The use of the word “hate” is deliberate. The feelings about performances appraisals aren’t passive in a “take it or leave it” sort of way.

It’s an emotionally-fueled hatred. The hatred flows from memories of pain, fear, and perceived injustice. And yes, even HR pros, who are generally blamed for the existence of this process, seem to despise it and resent that they are saddled with its implementation each year.”

More fuel for the ongoing debate

That’s a pretty tough assessment of the performance review process, yet the greater majority of the comments that people left on the article agreed with what Jason Lauritsen had to say. No one responded with a comment that said anything like, “yeah, you may hate them, but more than 90 percent of CFOs think they’re great.”

This is an alarming disconnect between CFOs and everyone else in the organization, and it would be great for any CFO out there reading this to leave a comment (or, perhaps offer up a rebuttal blog post) that gets into why that is.

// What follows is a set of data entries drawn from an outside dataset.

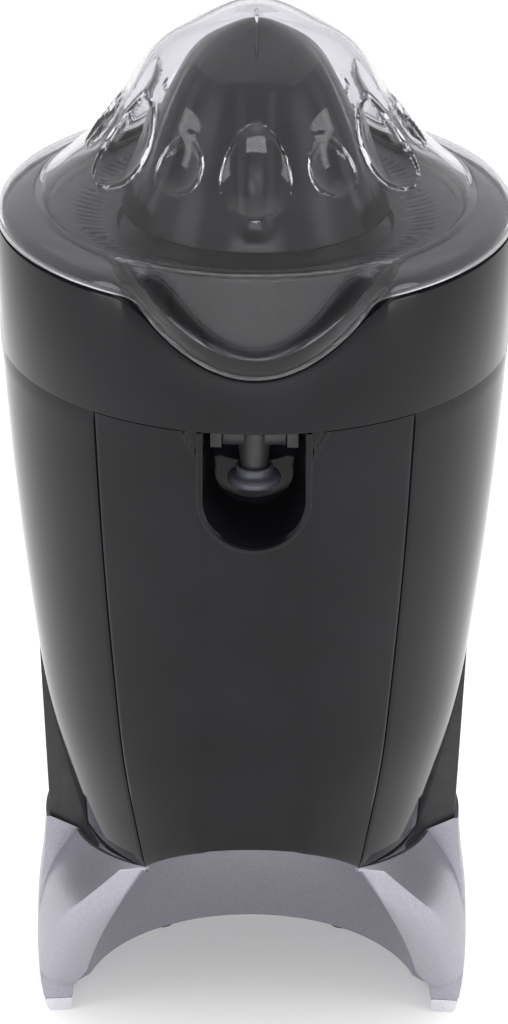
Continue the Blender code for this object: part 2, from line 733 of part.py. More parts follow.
def make_carriage(parts):
    cup = [(0, CARRIAGE_Z + 3.4), (10, CARRIAGE_Z + 3.4), (10, CARRIAGE_Z), (0, CARRIAGE_Z)]
    lathe("thrust_cup", cup, parts, 24, closed=False)
    low = MID_PLATE + 2 + GAP + SPRING_WIRE_R
    high = CARRIAGE_Z - GAP - SPRING_WIRE_R
    curve = bpy.data.curves.new("return_spring", "CURVE")
    curve.dimensions = "3D"
    curve.bevel_depth = SPRING_WIRE_R * MM
    curve.bevel_resolution = 0
    curve.use_fill_caps = True
    spline = curve.splines.new("POLY")
    count = 40
    spline.points.add(count - 1)
    for i, point in enumerate(spline.points):
        t = i / (count - 1)
        angle = 2 * math.pi * SPRING_TURNS * t
        point.co = (SPRING_R * MM * math.cos(angle), SPRING_R * MM * math.sin(angle),
                    (low + (high - low) * t) * MM, 1)
    add_object("return_spring", curve, parts)


def make_switch(parts):
    box("micro_switch", (-27, -3.2, MID_PLATE + 2.3), (-14, 3.2, 156.5), parts)
    box("switch_lever", (-24.5, -2.2, LEVER_Z - 0.5), (-8.2, 2.2, LEVER_Z + 0.5), parts)


# ---------------------------------------------------------------- motor

def make_motor(parts):
    core = rectangle(-24, 24, -20, 40)
    bolt_holes = [circle(SCREW_HOLE_R, (x, 0), 12) for x in (-MOTOR_BOLT_X, MOTOR_BOLT_X)]
    window = rectangle(-13.5, 13.5, 17, 30)
    outlines = [core, circle(ROTOR_R + 0.6, count=28), window] + bolt_holes
    plate("stator_core", outlines, STACK_LOW, STACK_HIGH, parts)
    coil = [rectangle(20, 49, 91.5, 130.5), rectangle(29.7, 40.3, 99.7, 122.3)]
    bobbin = plate("field_coil", coil, -12.8, 12.8, parts)
    bobbin.matrix_world = Matrix(((0, 0, 1, 0), (1, 0, 0, 0), (0, 1, 0, 0), (0, 0, 0, 1)))
    strap = rectangle(-24, 24, -7, 7)
    for name, low, bearing in (("upper", 126, 124.6), ("lower", 94, 93.2)):
        outlines = [strap, circle(4.5, count=20)] + bolt_holes
        plate("motor_bracket_" + name, outlines, low, low + 2, parts)
        ring = ring_profile(ROTOR_SHAFT_R + GAP, 4.2, bearing, bearing + 4)
        lathe("motor_bearing_" + name, ring, parts, 16)
    for name, x in (("left", -MOTOR_BOLT_X), ("right", MOTOR_BOLT_X)):
        bolt = [(0, 130.4), (3, 130.4), (3, 128.3), (1.6, 128.3), (1.6, 91), (0, 91)]
        lathe("motor_bolt_" + name, bolt, parts, 12, closed=False, centre=(x, 0))
    rotor = ring_profile(ROTOR_SHAFT_R + GAP, ROTOR_R, 99, 123)
    lathe("rotor_core", rotor, parts, 28)
    lathe("rotor_shaft", rod_profile(ROTOR_SHAFT_R, 78, 146), parts, 12, closed=False)
    pinion = [gear_outline(PINION_TEETH), circle(ROTOR_SHAFT_R + 0.2, count=12)]
    plate("motor_pinion", pinion, 138, 145.5, parts)
    make_fan(parts)


def make_fan(parts):
    """A radial fan: blades round a hub, as one outline with a bore."""
    outline = []
    for i in range(FAN_BLADES):
        start = 2 * math.pi * i / FAN_BLADES
        for radius, offset in ((6, 0.0), (24, 0.22), (24, 0.34), (6, 0.30)):
            angle = start + offset
            outline.append((radius * math.cos(angle), radius * math.sin(angle)))
    bore = circle(ROTOR_SHAFT_R + GAP, count=12)
    plate("cooling_fan", [outline, bore], 81, 90, parts)


# ---------------------------------------------------------------- assembly

MATERIAL_OF = {
    "gloss_black": ("front_panel", "side_panel_left", "side_panel_right", "juice_bowl",
                    "recess_liner"),
    "matte_black": ("rear_cover", "top_deck", "bottom_plate", "strainer", "spout_bracket",
                    "spout_tube", "micro_switch", "gearbox_base", "gearbox_mid_plate",
                    "gearbox_cover"),
    "smoked_cone": ("large_cone", "small_cone"),
    "clear": ("dust_cover",),
    "silver": ("base_stand", "toe_cap_left", "toe_cap_right"),
    "silicone": ("spout_tip",),
    "rubber": ("rear_foot_left", "rear_foot_right", "shaft_seal", "cord_gland"),
    "lamination": ("stator_core", "rotor_core"),
    "copper": ("field_coil",),
    "bronze": ("lower_bush", "upper_bush", "motor_bearing_upper", "motor_bearing_lower"),
    "nylon": ("idler_gear", "idler_pinion", "output_gear", "thrust_cup", "cooling_fan"),
}

# Moving groups: the empty's place on the joint's axis, and the pieces that it carries
MOVING = {
    "bowl_group": ((0, 0, BOWL_BOTTOM), ("juice_bowl", "strainer", "spout_bracket",
                                         "spout_pin_left", "spout_pin_right")),
    "cover_group": ((0, 0, BOWL_RIM), ("dust_cover",)),
    "spout_group": ((0, SPOUT_Y, SPOUT_Z), ("spout_tube", "spout_tip")),
    "carriage_group": ((0, 0, CARRIAGE_Z), ("thrust_cup", "return_spring")),
    "switch_group": ((-24, 0, LEVER_Z), ("switch_lever",)),
    "spindle_group": ((0, 0, OUTPUT_GEAR_Z), ("drive_shaft", "output_gear")),
    "cone_group": ((0, 0, CONE_BASE), ("small_cone", "large_cone")),
    "idler_group": ((0, CENTRE_DISTANCE, IDLER_GEAR_Z), ("idler_gear", "idler_pinion")),
    "rotor_group": ((0, 0, STACK_LOW), ("rotor_core", "rotor_shaft", "motor_pinion",
                                        "cooling_fan")),
}


def paint(parts):
    materials = make_materials()
    slot_of = {name: slot for slot, names in MATERIAL_OF.items() for name in names}
    for obj in parts.objects:
        obj.data.materials.clear()
        obj.data.materials.append(materials[slot_of.get(obj.name, "steel")])


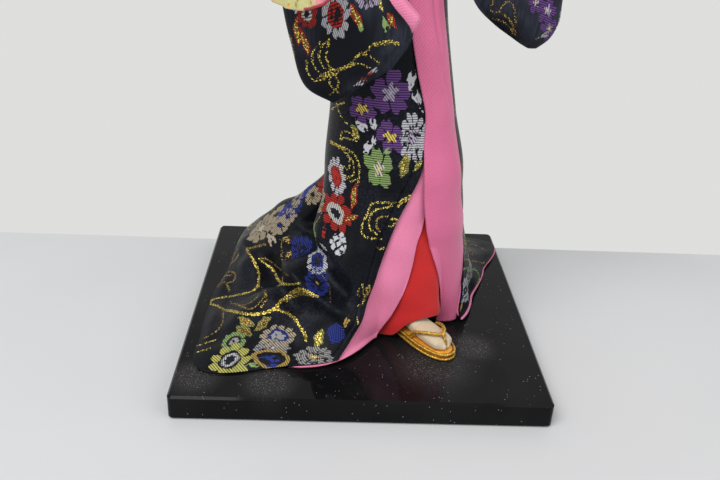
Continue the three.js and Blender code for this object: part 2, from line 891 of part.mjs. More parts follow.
const footRows = [footLow, footLow + 1.2, -11, -5, 0, 4, 8.5].concat(
  [2.2, 0.8, 0].map((back) => footHigh - back),
);

function sandalAndFoot(side, centre, turn) {
  const place = (solid) =>
    (side === "left" ? solid.mirror([1, 0, 0]) : solid)
      .rotate([0, 0, turn])
      .translate([centre[0], centre[1], 0]);
  const wire = bar([V(0, -ankleAhead, 0), V(0, -ankleAhead, 60)], bore, 10);
  const strapRadius = 0.8;
  const strapLift = strapRadius + touchGap + 0.1;
  const sides = [0, 180].map((far) => {
    const over = [
      [11.4, 90],
      [9.6, 66],
      [7, 44],
      [4, 22],
      [1.4, 4],
    ].map(([ahead, up]) => footPoint(ahead, Math.abs(far - up), strapLift));
    const end = over.at(-1).clone();
    end.x += far === 0 ? 0.15 : -0.15;
    end.y += 1.2;
    end.z = insoleTop + strapRadius + 0.15;
    return bar(curve([...over, end], 6), strapRadius, 5);
  });
  const knot = footPoint(11.6, 90, 1.5);
  const strapKnot = ball(knot.toArray(), [1.3, 1.3, 1.1], [0, 0, 0], 7, 5);
  const thong = [knot, V(0.2, -13.1, knot.z - 2.2), V(0.3, -13.3, insoleTop + 0.35)];
  const tabi = loft(
    footRows.map((ahead) =>
      steps(12)
        .slice(0, 12)
        .map((s) => footPoint(ahead, 360 * s)),
    ),
  );
  const ankle = loft(
    [
      [footBottom + 2.5, 3.9, 4],
      [footBottom + 8, 3.7, 4.2],
      [footBottom + 13, 3.1, 3.6],
      [35, 3.1, 3.4],
    ].map(([z, a, b]) =>
      steps(12)
        .slice(0, 12)
        .map((s) => V(a * Math.cos(2 * Math.PI * s), -ankleAhead + b * Math.sin(2 * Math.PI * s), z)),
    ),
  );
  const split = block([-0.85, -soleHalfLength - 2, footBottom - 1], [1.4, -11.9, footBottom + 12]);
  const soleRings = [
    soleRing(soleBottom, -0.3),
    soleRing(soleBottom + 0.4, 0),
    soleRing(insoleBottom - touchGap, 0),
  ];
  piece(
    `${side}_zori_sole`,
    place(cut(loft(soleRings), wire)),
    colours.soleCork,
  );
  piece(
    `${side}_zori_insole`,
    place(cut(loft([soleRing(insoleBottom, 0), soleRing(insoleTop, -0.15)]), wire)),
    colours.goldLeather,
  );
  for (const [name, z] of [
    ["lower", soleBottom + pipingRadius + 0.35],
    ["upper", insoleTop - 0.35],
  ]) {
    const lift = pipingRadius + touchGap + 0.05;
    const piping = hoop(soleRing(z, lift, 26), pipingRadius, 5);
    piece(`${side}_zori_${name}_piping`, place(piping), colours.goldCord);
  }
  piece(
    `${side}_zori_strap`,
    place(union(...sides, strapKnot, bar(thong, 0.65, 5))),
    colours.goldCord,
  );
  piece(`${side}_foot_tabi`, place(cut(union(tabi, ankle), split, wire)), colours.tabi);
}
sandalAndFoot("right", rightFootCentre, rightFootTurn);
sandalAndFoot("left", leftFootCentre, leftFootTurn);

// The sash, its scarf, cord and back knot.
const sashHalfWidth = 23.2;
const sashHalfDepth = 19.8;
const sashMiddle = (sashBottom + sashTop) / 2 + 0.5;

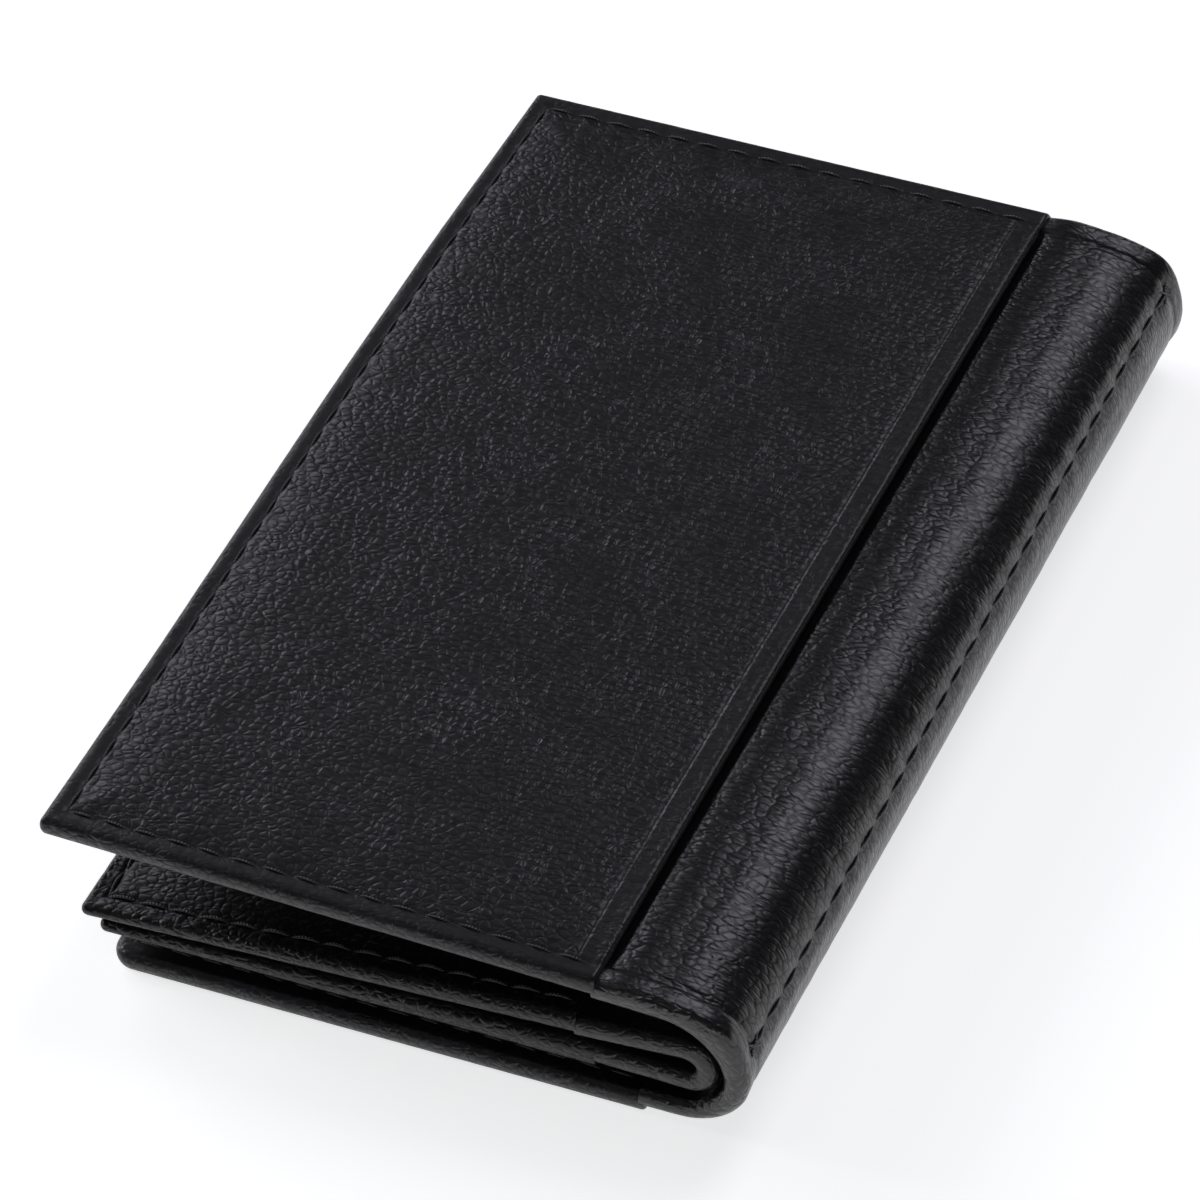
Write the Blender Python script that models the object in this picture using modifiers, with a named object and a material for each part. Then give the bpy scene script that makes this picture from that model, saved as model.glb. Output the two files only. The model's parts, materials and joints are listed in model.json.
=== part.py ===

The surveys of CFOs and workers were developed by Accountemps, which bills itself as “the world’s first and largest specialized staffing service for temporary accounting, finance and bookkeeping professionals.” It was conducted by an independent research firm, and the survey of chief financial officers  is based on telephone interviews with more than 1,400 CFOs from a “stratified random sample of U.S. companies with 20 or more employees.” The employee survey includes responses from 422 working adults 18 years of age or older and employed in office environments.

My guess is that this Accountemps survey will just fuel the ongoing debate over the usefulness of performance reviews, as well as the trend that has HR reporting more and more to the CFO rather than the CEO. Yes, it will probably just add more fuel to the fire of those debates.